Certain transactions are explicitly prohibited under the LRS, even if they fall within the general definition of overseas investments. These include:

  • Investments in any entity engaged in the development or trading of real estate outside India.
  • Investments in entities engaged in the banking business, or financial services, or similar activities outside India, without specific approval from the RBI.
  • Transactions directly or indirectly related to prohibited items or entities as specified in FEMA regulations.
  • Remittances for the purchase of foreign currency convertible bonds issued by Indian companies in the overseas markets.
  • Any activities that are speculative in nature, such as margin trading, or activities intended to circumvent the LRS framework.

Role of Authorized Dealer Category-I Banks

All remittances under LRS must be routed through an Authorized Dealer (AD) Category-I Bank. The AD Category-I Bank plays a crucial role in ensuring compliance with FEMA regulations. Before permitting any remittance under LRS, the AD Category-I Bank is required to:

  • Conduct due diligence on the remitter.
  • Verify the bona fides of the transaction.
  • Ensure that the remittance is for a permissible purpose under LRS.
  • Obtain a signed application-cum-declaration (typically Form A2) from the remitter, where the remitter declares that the funds are not being remitted for any prohibited purpose and that the aggregate remittances made during the financial year do not exceed the annual RBI prescribed limit.
  • Collect the remitter's Permanent Account Number (PAN) and ensure it is valid.
  • Report the transactions to the RBI through the prescribed reporting mechanisms.

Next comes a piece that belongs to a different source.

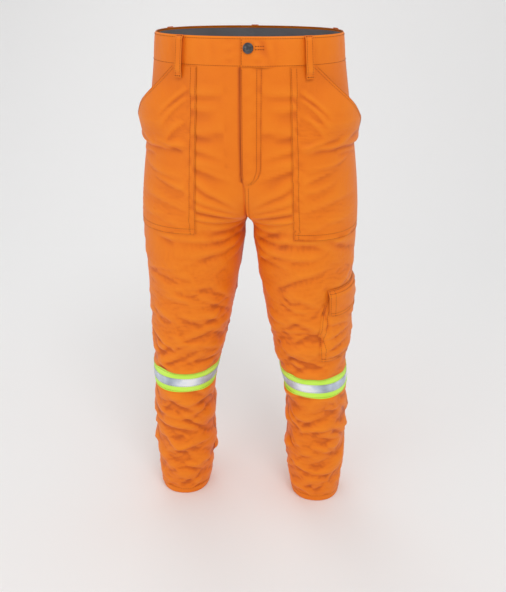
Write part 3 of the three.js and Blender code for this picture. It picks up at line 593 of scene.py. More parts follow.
def woven(name, stops, weave=0.9, crinkle=0.5, rough=0.55, sheen=0.06):
    """Plain-weave cloth: painted shade darkens its colour in valleys and along seams, painted highlight
    lightens it on raised folds, and fine crinkles break up the light.
    """
    finish = Finish(name)
    chart = finish.add("ShaderNodeTexCoord", {}, {}, "UV")
    axes = [finish.add("ShaderNodeSeparateXYZ", {}, {0: chart}, k) for k in (0, 1)]
    pitch = 2 * math.pi / (weave * MM)
    threads = (axes[0] * pitch).math("SINE") * (axes[1] * pitch).math("SINE")
    broad = finish.add("ShaderNodeTexNoise", {}, {"Vector": chart, "Scale": 14.0, "Detail": 4.0})
    small = finish.add(
        "ShaderNodeTexNoise", {}, {"Vector": chart, "Scale": 85.0, "Detail": 3.0, "Distortion": 0.8}
    )
    grain = finish.add("ShaderNodeTexNoise", {}, {"Vector": chart, "Scale": 900.0, "Detail": 2.0})
    # Painted light and shade from the folds: valleys darker, raised folds lighter.
    ridge = finish.add("ShaderNodeAttribute", {"attribute_name": "ridge"}, {}, "Fac")
    # Painted shade: darkens the cloth along seams and beside the fly cover's free edge.
    seam = finish.add("ShaderNodeAttribute", {"attribute_name": "seam"}, {}, "Fac")
    tone = ridge * 0.56 - 0.07 + broad * 0.30 + grain * 0.12 + threads * 0.03 - seam * 0.40
    colour = finish.add("ShaderNodeValToRGB", {"stops": stops}, {"Fac": tone})
    folds = finish.add("ShaderNodeBump", {}, {"Height": small, "Strength": crinkle, "Distance": 1.6 * MM})
    cloth = finish.add(
        "ShaderNodeBump", {}, {"Height": threads * 0.5 + grain, "Strength": 0.35, "Distance": 0.12 * MM,
                               "Normal": folds}
    )
    finish.surface(
        Base_Color=colour, Roughness=broad * 0.18 + (rough - 0.09), Normal=cloth,
        Sheen_Weight=sheen, Sheen_Roughness=0.45, Specular_IOR_Level=0.25,
    )
    return finish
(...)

Documentation Requirements

For funding overseas startups or acquiring direct equity, the remitter typically needs to furnish the following documents to the AD Category-I Bank:

  • Duly filled and signed Form A2, along with a declaration.
  • PAN card copy of the remitter.
  • Proof of identity and address (as per KYC norms).
  • Details of the overseas entity (e.g., incorporation documents, business plan, shareholding pattern) where the investment is being made, to allow the AD Category-I Bank to ascertain the nature of the entity and the purpose of investment.
  • Any other documents deemed necessary by the AD Category-I Bank to satisfy itself regarding the legitimacy and compliance of the transaction. The AD Category-I Bank may also request additional information or documentation to comply with its anti-money laundering (AML) obligations and internal policies.

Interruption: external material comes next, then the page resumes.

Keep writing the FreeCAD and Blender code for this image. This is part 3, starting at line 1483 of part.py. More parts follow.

Valuation and Post-Investment Compliance

While not explicitly mandated for all LRS transactions, it is prudent for resident individuals undertaking significant direct equity investments to obtain a valuation report for the foreign entity, especially when the investment amount is substantial or involves a stake of strategic importance. This can assist in substantiating the commercial rationale to the AD Category-I Bank and for future regulatory reporting if required. Further, individuals making overseas direct investments may also have subsequent reporting obligations to the RBI regarding the overseas entity's annual performance, typically through specific forms for Overseas Direct Investment (ODI). However, for investments made under LRS, specific annual reporting requirements primarily reside with the AD Category-I Bank to the RBI for the aggregate limits, rather than a direct obligation on the individual investor for post-investment reporting on the foreign entity itself, unless the investment takes on the character of an ODI by an Indian entity.

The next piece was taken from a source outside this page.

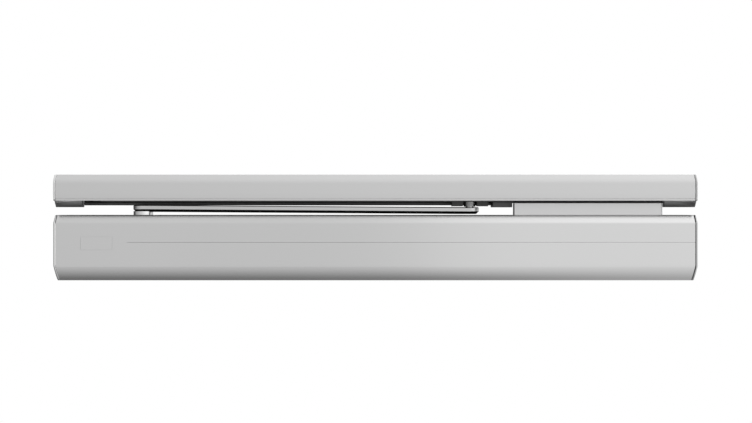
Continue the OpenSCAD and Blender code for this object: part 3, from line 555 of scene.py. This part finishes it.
def soften(node, width, segments=3):
    """Rounds a CAD node's sharp edges by that width in millimetres."""
    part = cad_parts[node]
    for polygon in part.data.polygons:
        polygon.use_smooth = True
    weld = part.modifiers.new("weld_seams", "WELD")
    weld.merge_threshold = SEAM
    join = part.modifiers.new("join_flats", "DECIMATE")
    join.decimate_type = "DISSOLVE"
    join.angle_limit = FLAT_WITHIN
    bevel = part.modifiers.new("soft_edges", "BEVEL")
    bevel.width = width * MM
    bevel.segments = segments
    bevel.limit_method = "ANGLE"
    bevel.angle_limit = SHARP_ABOVE
    bevel.harden_normals = True
    weigh = part.modifiers.new("flat_faces", "WEIGHTED_NORMAL")
    weigh.keep_sharp = True


EDGES = {
    "front_cover": 0.03, "rail_cover": 0.03, "keeper_block": 0.1, "lever_arm": 0.2,
    "slide_shoe": 0.5, "rail_track": 0.3, "rail_base": 0.3, "end_stop": 0.5,
    "mounting_plate": 0.3, "closer_housing": 0.6, "keeper_bracket": 0.3, "cover_clips": 0.2,
    "spindle_collar": 0.4, "shoe_bush": 0.3, "lock_case": 0.3, "lock_lid": 0.2,
    "lock_slider": 0.15, "lock_bolts": 0.3, "terminal_block": 0.3, "cable_grommet": 0.4,
}
RIMS = {
    "body_cap_left": 1.1, "body_cap_right": 1.1, "rail_cap_left": 0.4, "rail_cap_right": 0.4,
}
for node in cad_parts:
    if node not in RIMS:
        soften(node, EDGES.get(node, SMALL_EDGE), segments=3 if node in EDGES else 2)
print("edges softened on", len(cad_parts) - len(RIMS), "nodes")

# %% [markdown]
# ## Rims of the end caps
# An end cap is moulded with a generous round on its outer rim only; its inner edges fit the cover
# and stay crisp. The points of the outer face are put in a group, all but those round the screw's
# hole, and the bevel keeps to that group.


# %% Rims
ON_FACE = 0.05 * MM
HOLE_REACH = 5 * MM


def group_rim(part, screws):
    """Groups the points of the cap's outer face, and returns how many there are."""
    low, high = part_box(screws)
    screw_y, screw_z = (low.y + high.y) / 2, (low.z + high.z) / 2
    places = [part.matrix_world @ vertex.co for vertex in part.data.vertices]
    outer = max(abs(place.x) for place in places)
    rim = [
        index
        for index, place in enumerate(places)
        if abs(place.x) > outer - ON_FACE
        and math.hypot(place.y - screw_y, place.z - screw_z) > HOLE_REACH
    ]
    part.vertex_groups.new(name="rim").add(rim, 1.0, "REPLACE")
    return len(rim)


for node, width in RIMS.items():
    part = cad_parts[node]
    rim_points = group_rim(part, node.split("_")[0] + "_cap_screws")
    soften(node, width)
    part.modifiers["soft_edges"].limit_method = "VGROUP"
    part.modifiers["soft_edges"].vertex_group = "rim"
    print(node, "rim points:", rim_points)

Implications of Non-Compliance

Any contravention of FEMA provisions, including those related to LRS, may attract penalties under FEMA. It is incumbent upon resident individuals to ensure strict adherence to all regulatory requirements and conditions stipulated by the RBI for remittances under the LRS. The AD Category-I Banks are also liable for due diligence and reporting; therefore, transparency and complete disclosure from the remitter are paramount.